This Article is From Sep 18, 2015

Assam's Tea Garden Workers Demand Tribal Status

There are over 50 lakh people who belong to the tea garden community.

Bokakhat, Assam: Thirty six year old Padma Maheli - a tea garden worker in Upper Assam's Bokakhat area - is not literate, but dreams big for her two sons.

"The government should make it easy for our children to get jobs. We are educating them undertaking immense hardship," said Padma Maheli as she heads to a digital weighing machine to weigh her basket full of plucked tea leaves.

Ms Maheli's wish is increasingly being articulated as a political demand: to recognise tea garden workers as Scheduled Tribes and higher share in government jobs for their children.

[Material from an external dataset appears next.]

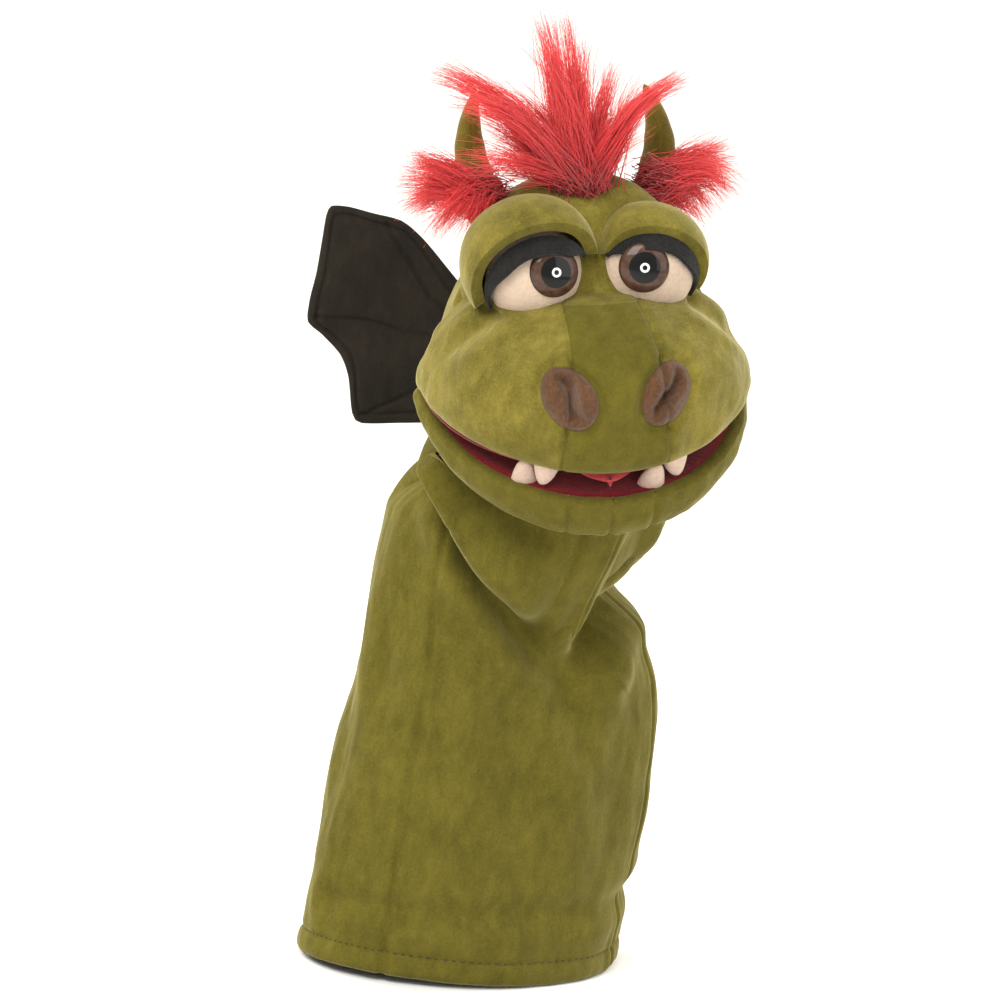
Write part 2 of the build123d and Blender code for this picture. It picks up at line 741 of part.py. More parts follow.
# ---- all of it ------------------------------------------------------------------------
def main():
    os.makedirs("parts", exist_ok=True)
    make_sleeve()
    make_hem_stitching()
    make_neck()
    make_nape()
    outside, inside = make_head()
    make_upper_mouth(inside)
    make_jaw()
    make_tongue()
    make_fangs()
    make_throat()
    eyelids = make_eyes(outside)
    make_nostrils(outside)
    horns = make_horns(outside)
    make_fur(outside, eyelids + horns)
    make_wings()


if __name__ == "__main__":
    main()
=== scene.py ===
"""A winged dragon hand puppet sewn from velour: its skins, stuffed pieces, fur and finishes."""

import json
import math
import random

import bmesh
import bpy
from mathutils import Matrix, Vector, noise


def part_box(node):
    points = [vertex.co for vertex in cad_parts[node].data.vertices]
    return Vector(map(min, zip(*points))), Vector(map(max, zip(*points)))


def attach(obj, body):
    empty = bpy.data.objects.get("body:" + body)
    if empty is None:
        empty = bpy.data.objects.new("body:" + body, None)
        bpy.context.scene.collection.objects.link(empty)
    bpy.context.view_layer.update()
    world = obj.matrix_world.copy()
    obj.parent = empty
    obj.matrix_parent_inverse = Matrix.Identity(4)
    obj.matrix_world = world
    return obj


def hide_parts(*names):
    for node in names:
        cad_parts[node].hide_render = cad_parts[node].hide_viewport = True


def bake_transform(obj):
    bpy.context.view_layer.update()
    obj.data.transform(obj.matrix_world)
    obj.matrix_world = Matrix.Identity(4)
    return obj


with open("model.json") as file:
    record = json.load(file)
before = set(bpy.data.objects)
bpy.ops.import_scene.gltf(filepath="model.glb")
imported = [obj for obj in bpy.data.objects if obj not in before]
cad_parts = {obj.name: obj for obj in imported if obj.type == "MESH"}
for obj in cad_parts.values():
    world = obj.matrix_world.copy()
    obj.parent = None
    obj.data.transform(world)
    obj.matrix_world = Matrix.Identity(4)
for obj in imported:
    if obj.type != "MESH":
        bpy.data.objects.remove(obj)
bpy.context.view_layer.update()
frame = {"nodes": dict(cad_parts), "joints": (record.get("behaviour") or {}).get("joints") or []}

MM = 0.001
SIDES = (("left", 1), ("right", -1))
JOINTS = {joint["name"]: joint for joint in frame["joints"]}

# The head's own frame: its origin is the middle of the mouth's fold and the face looks along -Y.
FOLD = Vector(JOINTS["jaw_open"]["pos_m"])
HEAD_SIDE = Vector(JOINTS["jaw_open"]["axis"]).normalized()
HEAD_UP = Vector(JOINTS["wing_flap_left"]["axis"]).normalized()
HEAD_BACK = HEAD_UP.cross(HEAD_SIDE)
HEAD = Matrix.Translation(FOLD) @ Matrix((HEAD_SIDE, HEAD_BACK, HEAD_UP)).transposed().to_4x4()
HEAD_TURN = -23  # degrees that the head looks aside from the sleeve
UPPER_SLOPE = math.radians(25)
LOWER_SLOPE = math.radians(35)
LOWER = HEAD @ Matrix.Rotation(LOWER_SLOPE, 4, "X")
UPPER = HEAD @ Matrix.Rotation(UPPER_SLOPE, 4, "X")

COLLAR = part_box("neck_front_panel")[1].z / MM
CROWN = 84.0  # the top of the head over the fold, in millimetres like all the sizes below
BROW = 36.0

SLEEVE_CLOTH = 2.2
NECK_CLOTH = 2.0
THROAT_CLOTH = 1.8
FACE_CLOTH = 1.6
MOUTH_BOARD = 1.2
LID_PAD = 5.0
LASH_FELT = 1.6


# ---- working with forms ----------------------------------------------------------------
def smoothstep(low, high, x):
    t = min(max((x - low) / (high - low), 0.0), 1.0)
    return t * t * (3 - 2 * t)


def bump(distance, width):
    """A rounded rise of height 1 that fades over about two widths."""
    return math.exp(-((distance / width) ** 2))


def blended(a, b, softness):
    """The larger of two lengths, with the step between them rounded."""
    h = max(softness - abs(a - b), 0.0) / softness
    return max(a, b) + h * h * softness / 4


def along(levels, height):
    """Reads a row of sizes at a height, smoothly, from rows of (height, size, size...)."""
    if height <= levels[0][0]:
        return levels[0][1:]
    for i in range(len(levels) - 1):
        low, high = levels[i], levels[i + 1]
        if height <= high[0]:
            span = high[0] - low[0]
            t = (height - low[0]) / span
            before = levels[max(i - 1, 0)]
            after = levels[min(i + 2, len(levels) - 1)]
            values = []
            for k in range(1, len(low)):
                m0 = (high[k] - before[k]) / (high[0] - before[0]) * span
                m1 = (after[k] - low[k]) / (after[0] - low[0]) * span
                values.append(
                    (2 * t**3 - 3 * t**2 + 1) * low[k]
                    + (t**3 - 2 * t**2 + t) * m0
                    + (3 * t**2 - 2 * t**3) * high[k]
                    + (t**3 - t**2) * m1
                )
            return values
    return levels[-1][1:]


def gap_to(path, x, y):
    """Distance from a place to a path of straight runs, and how far along the path it is."""
    nearest, share = 1e9, 0.0
    for i in range(len(path) - 1):
        ax, ay = path[i]
        bx, by = path[i + 1]
        dx, dy = bx - ax, by - ay
        t = min(max(((x - ax) * dx + (y - ay) * dy) / (dx * dx + dy * dy), 0.0), 1.0)
        distance = math.hypot(x - ax - t * dx, y - ay - t * dy)
        if distance < nearest:
            nearest, share = distance, (i + t) / (len(path) - 1)
    return nearest, share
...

There are over 50 lakh people who belong to the tea garden community. And most of them trace their adivasi roots to the Chotta Nagpur region - present day areas of Chhattisgarh and Jharkhand - but aren't recognised as Scheduled Tribe.

Being recognised as a Scheduled Tribe will give them better political representation and will have reserved constituencies for them. Of the 126 assembly seats in Assam, tea workers are a determining factor in as many as 30.

Tea garden workers also hope that their share in jobs will improve with Scheduled Tribe status. Though they are entitled to be a part of 27 per cent Other Backward Class (OBC) reservation pie, their share is negligible. Literacy level among them is quite low and they can't compete with more powerful OBC groups.

But the younger generation of tea community wants this to change as they seek a higher share in government jobs. Mukul Das, a 34-year-old leader of the BJP affiliated Bharatiya Mazdoor Sangh is vocal about the demand for tribal status.

"The Centre must grant the status of scheduled tribe to the tea community," he said.

The Congress party, after losing the crucial tea vote in the last Lok Sabha elections, has strongly backed the demand for tribal status and has put the onus on the Modi government to deliver. "We hope that the BJP and Prime Minister remembers all their poll promise," said Chief Minister Tarun Gogoi's son and Congress lawmaker Gaurav Gogoi.

Facing one of the toughest elections in the past 15 years, the party has now nominated Pawan Singh Ghatowar, former Congress lawmaker and a member of the tea community as the head of campaign for the next year's assembly polls.

"I think they will definitely come back and vote for Congress," Mr Ghatowar told NDTV.

The answer, perhaps, is six months away when Assam votes to elect a new government.